§ **What you need to do**
Can you restate the lines of the entries below, word for word, from the first one through the line that includes "HOLLOW_STEP = 0.0021"?

§ **Data to process**
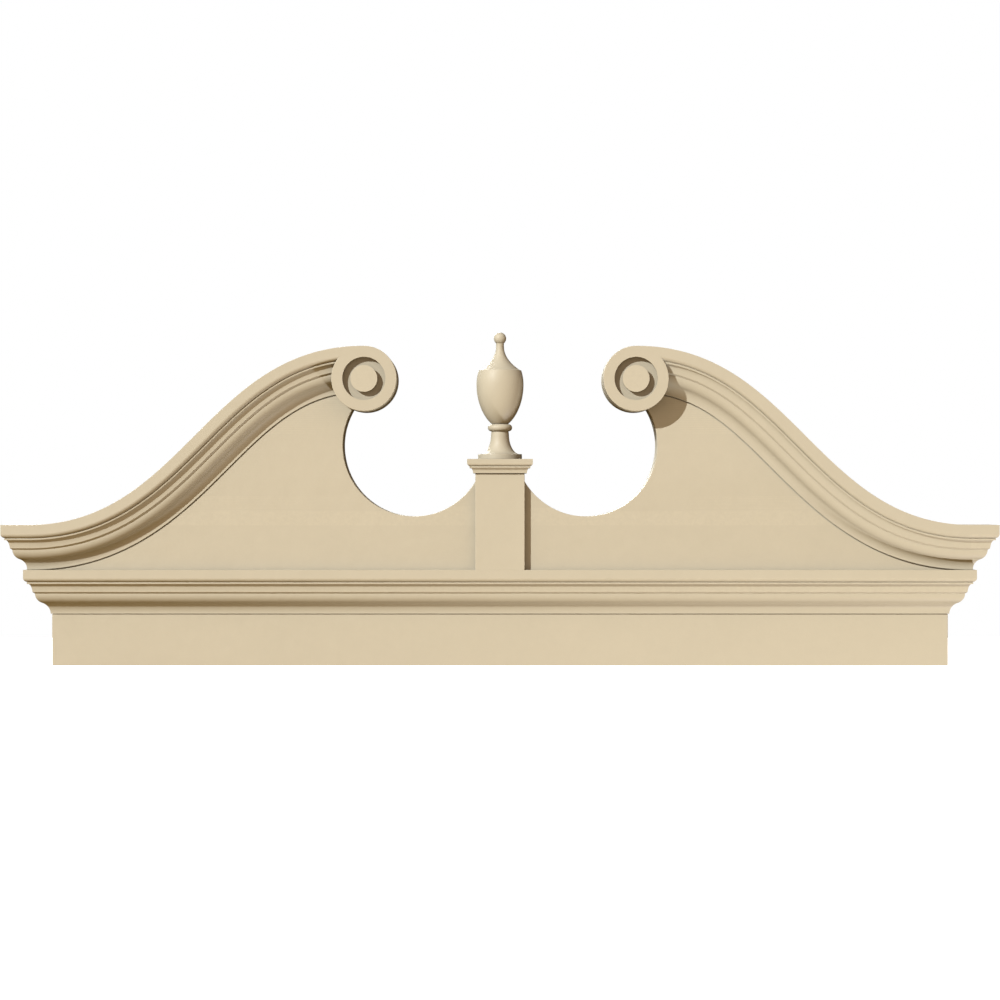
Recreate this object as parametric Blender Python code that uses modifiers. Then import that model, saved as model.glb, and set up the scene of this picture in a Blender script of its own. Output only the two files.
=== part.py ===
# A rams head pediment for the wall above a door: a frieze board and a cornice, and on them a broken
# swan-neck pediment with round scroll ends and an urn on a plinth between them.
#
# Metres, +Z up. The front looks along -Y and the wall is the plane y = 0. The origin is the fixing
# point on the back of the tympanum, on the centre line.

import math

import bmesh
import bpy
from mathutils import Matrix

# Gap in each joint between two pieces
JOINT_GAP = 0.0003

# The fixing point stands this far above the shelf that the top of the cornice makes
MOUNT_ABOVE_SHELF = 0.119

# Frieze board
FRIEZE_WIDTH = 1.524
FRIEZE_HEIGHT = 0.0885
FRIEZE_THICKNESS = 0.050
BOARD_ARRIS = 0.0012

# Crown moulding from the top down, the same on the cornice and the rakes but for its top and foot
CORNICE_FASCIA = 0.0133
RAKE_FASCIA = 0.0150
FASCIA_ARRIS_RADIUS = 0.0072
BEAD_SETBACK = 0.0055
BEAD_DROP = 0.0005
BEAD_RADIUS = 0.0022
HOLLOW_STEP = 0.0021
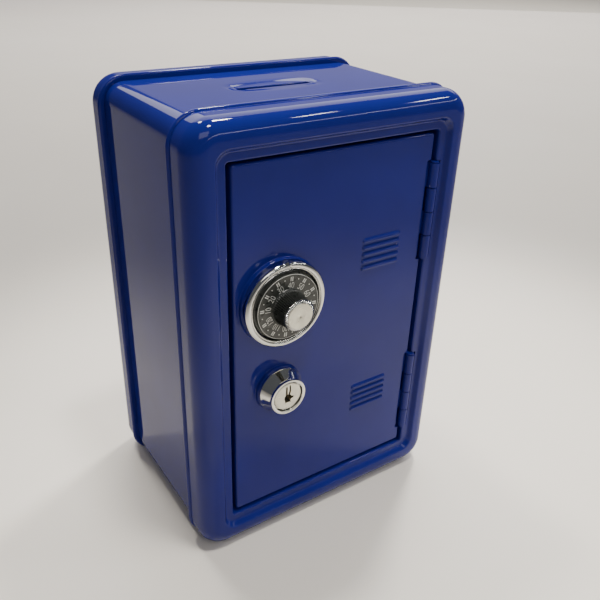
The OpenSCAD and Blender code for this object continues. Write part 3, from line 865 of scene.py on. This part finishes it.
def build_knob():
    """Fluted black knob and its bright, toothed cap."""
    base = DIAL_FACE + 0.3
    grip_end = 12.7

    def grip(angle, radius, f):
        fade = between(f, [(base, 0), (base + 0.5, 1), (12.5, 1), (grip_end, 0.6)])
        return (flute(angle, 0.5) * fade, 0) if radius > 5.9 else (0, 0)

    sides = [(7.0, base), (6.98, base + 0.25), (6.9, base + 0.6), (6.7, 8.0), (6.45, 10.2), (6.2, 12.5)]
    profile = [(2.0, base)] + sides + [(6.1, grip_end), (5.6, grip_end), (2.0, grip_end)]
    knob = revolve(DIAL, profile, FLUTES * 8, wave=grip).object("knob_grip", 50)
    even_normals(knob)
    place(knob, BLACK, "dial", "black_plastic", "dial_knob")

    def teeth(angle, radius, f):
        return (flute(angle, 0.4), 0) if radius > 5.2 else (0, 0)

    rim = [(4.9, grip_end), (6.2, grip_end), (6.3, 12.85), (6.25, 13.1)]
    rim += [(5.75, 13.55), (5.3, 13.75), (4.9, 13.6)]
    ring_piece = revolve(DIAL, rim, FLUTES * 8, wave=teeth).object("knob_cap_teeth", 50)
    place(ring_piece, CHROME, "dial", "chrome")
    face = [(5.12, 13.4), (5.12, 13.75), (5.05, 13.9), (4.85, 13.97), (3.0, 13.97)]
    face += [(0.8, 13.95), (0.45, 13.9), (0.25, 13.8), (0, 13.77)]
    cap = revolve(DIAL, [(0, 13.0), (5.0, 13.0)] + face, 96, closed=False).object("knob_face_cap")
    even_normals(cap)
    place(cap, NICKEL, "dial", "satin_nickel", "knob_cap")


# ---------- key lock ----------

RING_R = 7.65
PLUG_FACE = 7.6
HEAD_R = 5.95


def build_lock_housing():
    """Trumpet-shaped chrome collar with a threaded barrel behind the door."""
    foot = [(9.3, BOSS_H), (9.6, BOSS_H + 0.05), (9.75, BOSS_H + 0.35), (9.75, 2.5), (9.66, 2.8)]
    flare = [(9.45, 3.1), (9.1, 3.7), (8.7, 4.45), (8.32, 5.2), (7.95, 5.95), (7.62, 6.65)]
    flare += [(7.4, 7.15), (7.38, 7.35)]
    rim = [(7.52, 7.55), (RING_R, 7.8), (7.6, 8.06), (7.42, 8.17), (7.2, 8.2), (6.75, 8.15)]
    rim += [(6.5, 8.0), (6.38, 7.7)]
    bore = [(6.32, 7.3), (6.32, 5.5), (5.0, 5.5), (5.0, -8.2), (6.4, -8.2)]
    thread_root = 6.75
    thread_h = 0.25
    pitch = 1.0
    barrel = [(thread_root, -8.0 + 0.125 * k) for k in range(70)]
    neck = [(6.9, 1.2), (6.9, BOSS_H)]

    def thread(angle, radius, f):
        if radius != thread_root:
            return 0, 0
        phase = (f / pitch + angle / (2 * math.pi)) % 1
        return thread_h * (1 - abs(2 * phase - 1)), 0

    profile = foot + flare + rim + bore + barrel + neck
    obj = revolve(LOCK, profile, 96, wave=thread).object("lock_collar", 40)
    even_normals(obj)
    place(obj, CHROME, "door", "chrome", "lock_housing")


def build_lock_plug():
    """Plug with its forked keyway, turned by the key."""
    drive_half = 2.8
    head = [(0, PLUG_FACE - 0.02), (4.5, PLUG_FACE), (HEAD_R - 0.25, PLUG_FACE)]
    head += [(HEAD_R - 0.05, PLUG_FACE - 0.1), (HEAD_R, PLUG_FACE - 0.35)]
    shank = [(HEAD_R, 5.7), (4.9, 5.7), (4.9, -8.4), (0, -8.4)]
    obj = revolve(LOCK, head + shank, 96, closed=False).object("lock_plug_face")
    bottom = PLUG_FACE - 5
    front = PLUG_FACE + 1
    keyway = [
        arc((0, -0.8), 1.65, 0, 345, 23),
        [(-1.05, 0.2), (-0.15, 0.2), (-0.25, 4.5), (-0.95, 4.5)],
        [(0.0, 0.2), (0.9, 0.2), (1.3, 2.0), (1.25, 4.9), (0.6, 4.9), (0.6, 2.4)],
        [(0, -1.5), (2.2, -1.35), (2.75, -0.8), (2.2, -0.3), (0, 0.1)],
        [(-1.5, -3.1), (-0.9, -2.7), (0.6, -2.7), (1.3, -3.1), (0.9, -1), (-0.9, -1)],
    ]
    cutters = [prism(outline, LOCK, bottom, front) for outline in keyway]
    cut_away(obj, cutters)
    even_normals(obj)
    place(obj, NICKEL, "key_plug", "satin_nickel", "lock_cylinder")
    tail = block(
        on_door(LOCK, -drive_half, 0, -8.3) - Vector((0, 0, drive_half)),
        on_door(LOCK, drive_half, 0, -10.1) + Vector((0, 0, drive_half)),
        "lock_plug_tail",
    )
    soften_edges(tail, 0.2)
    place(tail, STEEL, "key_plug", "zinc_steel")


# ---------- CAD nodes that stay ----------

KEPT_FINISHES = [
    (ENAMEL, [
        "frame_hinge_leaf_upper", "frame_hinge_leaf_lower", "door_hinge_leaf_upper",
        "door_hinge_leaf_lower", "hinge_pin_upper", "hinge_pin_lower",
    ]),
    (STEEL, [
        "strike_lug", "bezel_nuts", "wheel_spacers", "bush_clip", "wheel_bridge", "bridge_nuts",
        "dial_spindle", "drive_wheel", "drive_pin", "spindle_clip", "lock_washer", "lock_nut",
        "lock_cam", "cam_screw",
    ]),
    (BRASS, [
        "spindle_bush", "bush_nut", "tumbler_wheel_front", "tumbler_wheel_rear", "lock_wafers",
    ]),
]


def finish_kept_nodes():
    """Node materials and softened edges for the CAD pieces that are shown as they are."""
    for material, names in KEPT_FINISHES:
        for name in names:
            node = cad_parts[name]
            if not node.material_slots:
                node.data.materials.append(None)
            for slot in node.material_slots:
                slot.link = "OBJECT"
                slot.material = material
            weld = node.modifiers.new("weld", "WELD")
            weld.merge_threshold = WELD_DISTANCE * MM
            soften_edges(node, 0.18)
            even_normals(node)


# ---------- stage ----------


def build_floor():
    """A plain level sheet that reaches well past the camera's view."""
    half = 5000
    pitch = 500
    shape = Shape()
    lines = range(-half, half + 1, pitch)
    rows = [[(x, y, 0) for x in lines] for y in lines]
    shape.skin(rows, close_ring=False)
    obj = shape.object("floor")
    obj.data.materials.append(pale_floor())


def aim(obj, target):
    """Turns a light so that it shines at a point."""
    direction = (target - obj.location).normalized()
    obj.rotation_euler = direction.to_track_quat("-Z", "Y").to_euler()


def add_panel(name, centre, aim_at, size, power, colour=(1, 1, 1)):
    """A rectangular soft light between two points in metres."""
    light = bpy.data.lights.new(name, "AREA")
    light.shape = "RECTANGLE"
    light.size = size[0]
    light.size_y = size[1]
    light.energy = power
    light.color = colour
    obj = bpy.data.objects.new(name, light)
    obj.location = centre
    bpy.context.scene.collection.objects.link(obj)
    aim(obj, Vector(aim_at))


def add_spot(name, azimuth, elevation, aim_at, cone, radius, power, colour=(1, 1, 1)):
    """A round lamp with a soft-edged beam; the azimuth is counted from the front to the right."""
    distance = 1.4
    a = math.radians(azimuth)
    e = math.radians(elevation)
    target = Vector(aim_at)
    light = bpy.data.lights.new(name, "SPOT")
    light.energy = power
    light.color = colour
    light.spot_size = math.radians(cone)
    light.spot_blend = 0.6
    light.shadow_soft_size = radius
    obj = bpy.data.objects.new(name, light)
    away = Vector((math.sin(a) * math.cos(e), -math.cos(a) * math.cos(e), math.sin(e)))
    obj.location = target + away * distance
    bpy.context.scene.collection.objects.link(obj)
    aim(obj, target)


def light_stage():
    """Soft studio light: panels above, behind and in front, three lamps, and strips for the glints."""
    world = bpy.data.worlds.new("studio")
    world.use_nodes = True
    background = world.node_tree.nodes["Background"]
    background.inputs["Color"].default_value = (0.82, 0.85, 0.92, 1)
    background.inputs["Strength"].default_value = 0.12
    bpy.context.scene.world = world
    warm = (1.0, 0.97, 0.92)
    pinkish = (1.0, 0.93, 1.0)
    body = (0, 0, 0.15)
    # The panel above and the one behind are what the flat top and the crest mirror.
    add_panel("ceiling_panel", (1.15, 1.25, 1.1), (1.15, 1.1, 0), (2.6, 1.6), 42, warm)
    add_panel("back_wall", (1.2, 1.9, 0.45), body, (3.4, 0.9), 5.6, pinkish)
    add_panel("front_strip", (0.9, -1.1, 0.92), body, (2.6, 0.04), 5.0)
    add_panel("front_fill", (-0.35, -0.9, 1.15), (0, -0.12, 0), (0.7, 0.5), 3.2, warm)
    # The lamps brighten the tabletop around the body and throw its soft shadows.
    table = (0.05, -0.02, 0)
    add_spot("key_right", 125, 68, table, cone=25, radius=0.07, power=44, colour=warm)
    add_spot("key_left", -165, 66, table, cone=25, radius=0.09, power=26, colour=warm)
    add_spot("key_top", 20, 80, (0.03, -0.04, 0), cone=22, radius=0.10, power=38, colour=warm)
    # Small panels give the short bright dashes on the front cap's upper edge.
    add_panel("glint_middle", (0.85, -0.55, 1.35), body, (0.14, 0.05), 1.6)
    add_panel("glint_right", (1.1, -0.5, 1.2), body, (0.14, 0.04), 1.4)


def set_camera():
    """The reference view: from the front left, above, with a slight roll."""
    target = Vector((13.5, CREST_Y + 45, 80.3)) * MM
    azimuth = -0.601
    elevation = 0.499
    roll = 0.035
    distance = 0.3126
    back = Vector((
        math.sin(azimuth) * math.cos(elevation),
        -math.cos(azimuth) * math.cos(elevation),
        math.sin(elevation),
    ))
    right = (-back).cross(Vector((0, 0, 1))).normalized()
    up = right.cross(-back)
    side = right * math.cos(roll) + up * math.sin(roll)
    top = up * math.cos(roll) - right * math.sin(roll)
    data = bpy.data.cameras.new("camera")
    data.sensor_width = 36
    data.lens = 40.93
    data.clip_start = 0.01
    camera = bpy.data.objects.new("camera", data)
    turn = Matrix((side, top, back)).transposed().to_4x4()
    camera.matrix_world = Matrix.Translation(target + back * distance) @ turn
    bpy.context.scene.collection.objects.link(camera)
    bpy.context.scene.camera = camera


set_camera()
build_front_frame()
build_back_cap()
build_sleeve()
build_door()
build_bridge_studs()
build_bezel()
build_dial_plate()
build_dial_marks()
build_numerals()
build_knob()
build_lock_housing()
build_lock_plug()
finish_kept_nodes()
build_floor()
light_stage()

§ **Problem solution**
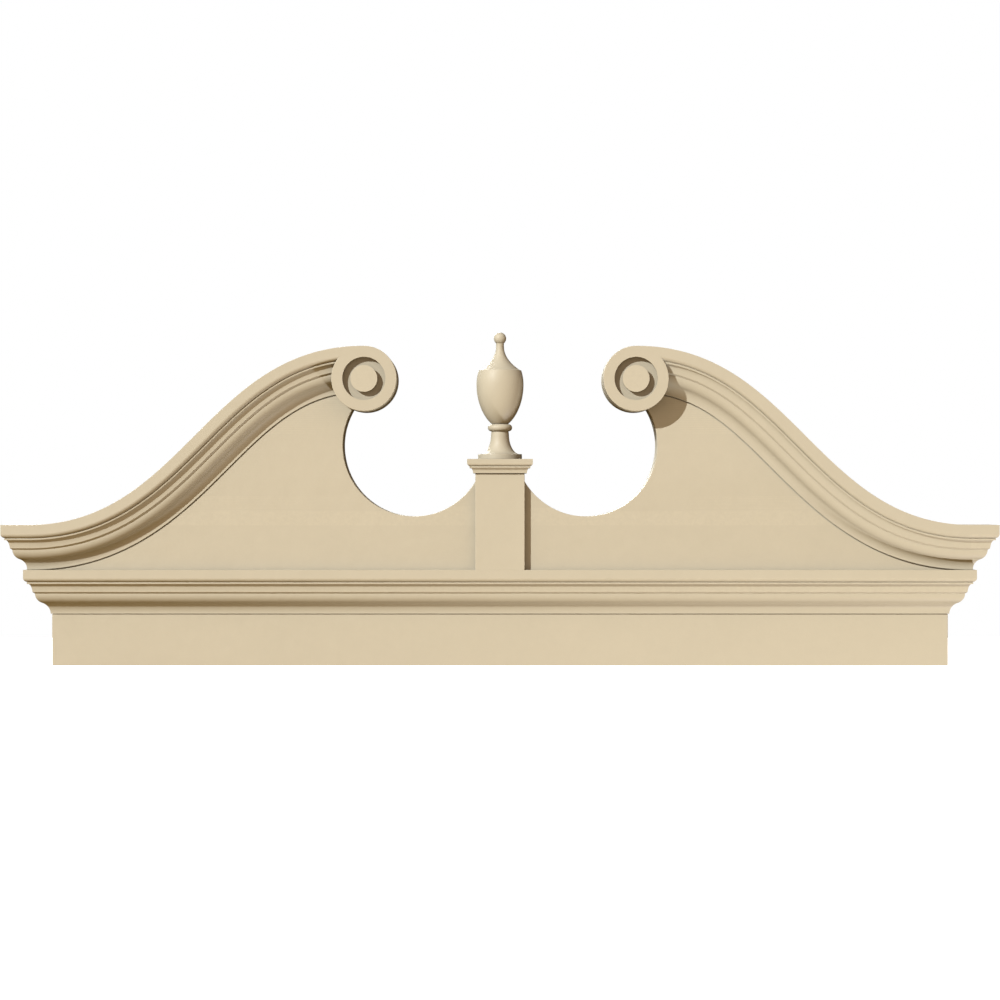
Recreate this object as parametric Blender Python code that uses modifiers. Then import that model, saved as model.glb, and set up the scene of this picture in a Blender script of its own. Output only the two files.
=== part.py ===
# A rams head pediment for the wall above a door: a frieze board and a cornice, and on them a broken
# swan-neck pediment with round scroll ends and an urn on a plinth between them.
#
# Metres, +Z up. The front looks along -Y and the wall is the plane y = 0. The origin is the fixing
# point on the back of the tympanum, on the centre line.

import math

import bmesh
import bpy
from mathutils import Matrix

# Gap in each joint between two pieces
JOINT_GAP = 0.0003

# The fixing point stands this far above the shelf that the top of the cornice makes
MOUNT_ABOVE_SHELF = 0.119

# Frieze board
FRIEZE_WIDTH = 1.524
FRIEZE_HEIGHT = 0.0885
FRIEZE_THICKNESS = 0.050
BOARD_ARRIS = 0.0012

# Crown moulding from the top down, the same on the cornice and the rakes but for its top and foot
CORNICE_FASCIA = 0.0133
RAKE_FASCIA = 0.0150
FASCIA_ARRIS_RADIUS = 0.0072
BEAD_SETBACK = 0.0055
BEAD_DROP = 0.0005
BEAD_RADIUS = 0.0022
HOLLOW_STEP = 0.0021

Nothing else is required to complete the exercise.